◆ TO BE DONE: Exactly the lines from the one that contains "Reconstruct the object" to the one that contains "and coiled cord.", both lines included, should be copied, and no others.

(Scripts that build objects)
━━━━━━━━

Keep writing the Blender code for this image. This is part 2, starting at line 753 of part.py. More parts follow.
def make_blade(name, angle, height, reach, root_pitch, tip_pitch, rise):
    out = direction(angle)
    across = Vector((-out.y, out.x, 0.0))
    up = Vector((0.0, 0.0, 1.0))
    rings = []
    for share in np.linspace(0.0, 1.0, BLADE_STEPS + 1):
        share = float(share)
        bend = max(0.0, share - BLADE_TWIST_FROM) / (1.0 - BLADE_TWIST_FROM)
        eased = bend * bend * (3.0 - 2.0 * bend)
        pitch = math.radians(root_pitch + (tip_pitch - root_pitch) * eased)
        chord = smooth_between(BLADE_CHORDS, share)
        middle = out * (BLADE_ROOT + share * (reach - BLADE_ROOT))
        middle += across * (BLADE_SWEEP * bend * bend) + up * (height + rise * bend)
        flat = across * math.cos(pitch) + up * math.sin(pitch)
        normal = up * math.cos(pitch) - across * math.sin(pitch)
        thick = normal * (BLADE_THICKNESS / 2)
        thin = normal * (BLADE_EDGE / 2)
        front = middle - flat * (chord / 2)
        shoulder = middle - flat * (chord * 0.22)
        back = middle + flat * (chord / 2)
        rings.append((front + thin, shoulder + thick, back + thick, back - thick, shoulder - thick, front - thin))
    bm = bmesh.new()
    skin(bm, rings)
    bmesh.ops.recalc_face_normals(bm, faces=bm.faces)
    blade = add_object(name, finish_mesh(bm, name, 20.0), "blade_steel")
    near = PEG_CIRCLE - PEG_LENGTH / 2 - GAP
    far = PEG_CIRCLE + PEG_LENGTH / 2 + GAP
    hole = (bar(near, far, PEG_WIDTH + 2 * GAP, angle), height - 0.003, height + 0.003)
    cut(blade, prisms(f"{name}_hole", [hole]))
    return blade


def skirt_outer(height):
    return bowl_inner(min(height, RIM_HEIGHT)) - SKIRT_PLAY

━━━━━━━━

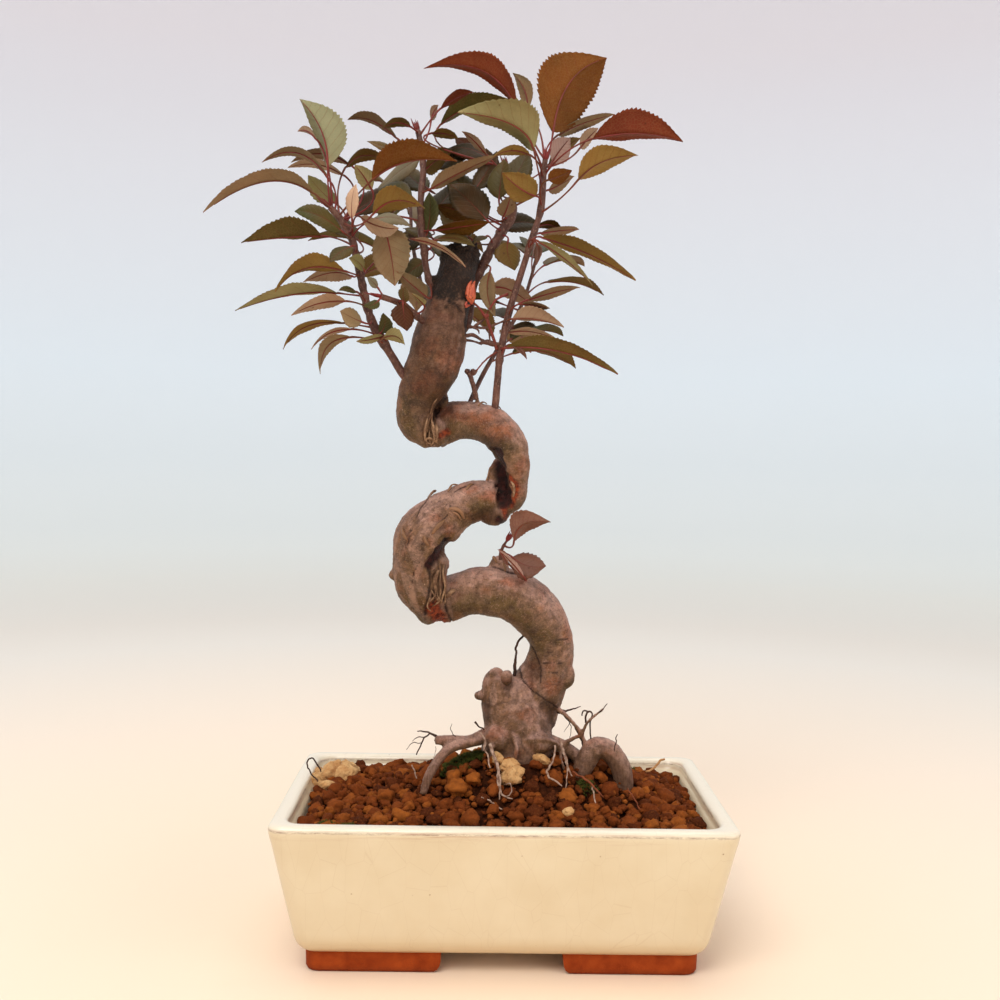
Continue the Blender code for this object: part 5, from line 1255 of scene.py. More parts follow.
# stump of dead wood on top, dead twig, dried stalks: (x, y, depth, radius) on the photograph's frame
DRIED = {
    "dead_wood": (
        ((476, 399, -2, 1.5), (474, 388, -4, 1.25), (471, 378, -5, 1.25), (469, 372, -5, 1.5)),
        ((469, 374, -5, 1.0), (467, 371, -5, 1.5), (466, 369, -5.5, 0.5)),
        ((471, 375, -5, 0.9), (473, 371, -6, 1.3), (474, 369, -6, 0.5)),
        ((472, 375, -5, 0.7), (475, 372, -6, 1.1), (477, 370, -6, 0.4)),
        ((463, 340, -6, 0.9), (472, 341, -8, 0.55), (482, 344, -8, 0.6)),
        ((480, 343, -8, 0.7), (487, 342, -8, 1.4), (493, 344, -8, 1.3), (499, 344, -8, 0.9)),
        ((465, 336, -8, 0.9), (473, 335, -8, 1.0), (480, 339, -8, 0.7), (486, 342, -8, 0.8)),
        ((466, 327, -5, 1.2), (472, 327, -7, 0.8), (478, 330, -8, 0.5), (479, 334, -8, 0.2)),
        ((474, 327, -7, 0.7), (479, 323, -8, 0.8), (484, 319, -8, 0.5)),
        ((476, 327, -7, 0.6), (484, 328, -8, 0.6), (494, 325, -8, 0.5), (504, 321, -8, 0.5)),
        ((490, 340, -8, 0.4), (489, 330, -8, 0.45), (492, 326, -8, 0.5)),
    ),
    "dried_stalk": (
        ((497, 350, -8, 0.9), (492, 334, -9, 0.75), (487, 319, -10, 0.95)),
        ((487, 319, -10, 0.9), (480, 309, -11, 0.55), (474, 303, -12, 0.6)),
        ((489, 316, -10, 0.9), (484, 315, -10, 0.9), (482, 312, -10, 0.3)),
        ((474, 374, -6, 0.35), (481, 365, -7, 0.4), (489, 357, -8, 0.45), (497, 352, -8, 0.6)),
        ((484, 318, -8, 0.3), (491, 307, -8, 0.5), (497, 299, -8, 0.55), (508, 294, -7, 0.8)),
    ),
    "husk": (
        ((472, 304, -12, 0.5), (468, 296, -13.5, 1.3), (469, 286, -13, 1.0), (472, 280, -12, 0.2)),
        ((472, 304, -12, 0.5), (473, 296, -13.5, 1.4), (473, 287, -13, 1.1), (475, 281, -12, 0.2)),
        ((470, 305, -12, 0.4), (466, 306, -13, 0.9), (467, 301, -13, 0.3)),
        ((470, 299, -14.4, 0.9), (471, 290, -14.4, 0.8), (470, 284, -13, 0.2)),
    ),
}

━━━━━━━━

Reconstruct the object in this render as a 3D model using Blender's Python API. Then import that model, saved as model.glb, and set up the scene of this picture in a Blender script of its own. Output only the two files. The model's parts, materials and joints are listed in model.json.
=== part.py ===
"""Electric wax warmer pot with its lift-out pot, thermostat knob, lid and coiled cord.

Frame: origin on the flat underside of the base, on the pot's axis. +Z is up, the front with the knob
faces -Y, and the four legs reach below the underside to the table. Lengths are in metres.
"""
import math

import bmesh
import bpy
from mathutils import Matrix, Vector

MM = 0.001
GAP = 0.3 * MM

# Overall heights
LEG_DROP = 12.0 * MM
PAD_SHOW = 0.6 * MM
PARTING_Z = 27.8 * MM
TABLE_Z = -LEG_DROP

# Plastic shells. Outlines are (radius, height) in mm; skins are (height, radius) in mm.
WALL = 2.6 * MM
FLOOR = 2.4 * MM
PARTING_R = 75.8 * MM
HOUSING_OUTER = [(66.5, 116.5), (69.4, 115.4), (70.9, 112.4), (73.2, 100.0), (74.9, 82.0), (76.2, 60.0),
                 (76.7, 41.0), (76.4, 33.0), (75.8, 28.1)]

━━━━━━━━

◆ EXERCISE RESULT:
Reconstruct the object in this render as a 3D model using Blender's Python API. Then import that model, saved as model.glb, and set up the scene of this picture in a Blender script of its own. Output only the two files. The model's parts, materials and joints are listed in model.json.
=== part.py ===
"""Electric wax warmer pot with its lift-out pot, thermostat knob, lid and coiled cord.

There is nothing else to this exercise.